(477d) Engineering a Reversible and High-Affinity Scaffold for Protein Purification | AIChE

(477d) Engineering a Reversible and High-Affinity Scaffold for Protein Purification

Authors 

Liu, F. - Presenter, Stanford University
Chen, W. - Presenter, University of Delaware


While protein purification has long been dominated by standard chromatography, the relatively high cost and complex scale-up have promoted the development of alternative non-chromatographic separation methods. Here we developed a new non-chromatographic affinity method for the purification of secreted proteins.  The approach is to engineer E. coli cells to secrete target proteins that are fused with an affinity tag.
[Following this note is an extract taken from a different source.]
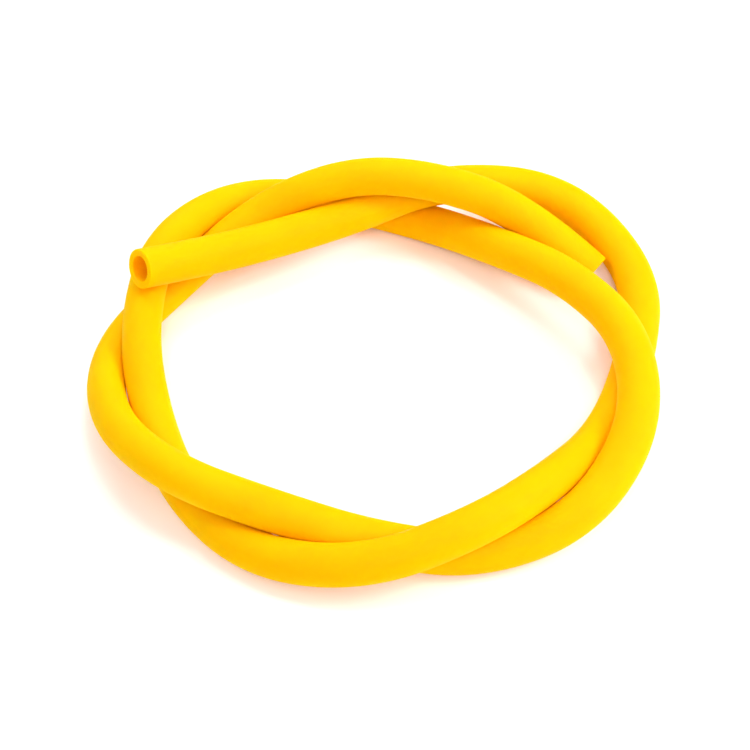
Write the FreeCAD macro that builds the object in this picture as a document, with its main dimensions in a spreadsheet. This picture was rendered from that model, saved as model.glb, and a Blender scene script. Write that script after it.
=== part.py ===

Direct purification and recovery can be achieved using a thermo-responsive elastin-like protein (ELP) scaffold containing the capturing ligands. Naturally occurring cohesin-dockerin pairs, which are high-affinity protein complex responsible for the formation of cellulosome in anaerobic bacteria, were used as the model. By exploiting the highly specific interaction between the dockerin and cohesin domain and the reversible aggregation property of ELP, highly purified and active dockerin-tagged proteins were recovered directly from crude cell extracts in a single purification step with yields achieving over 90%. Incorporation of a self-cleaving intein domain enabled rapid removal of the affinity tag from the target proteins. This method offers great flexibility as a wide range of affinity tags and ligands can be used.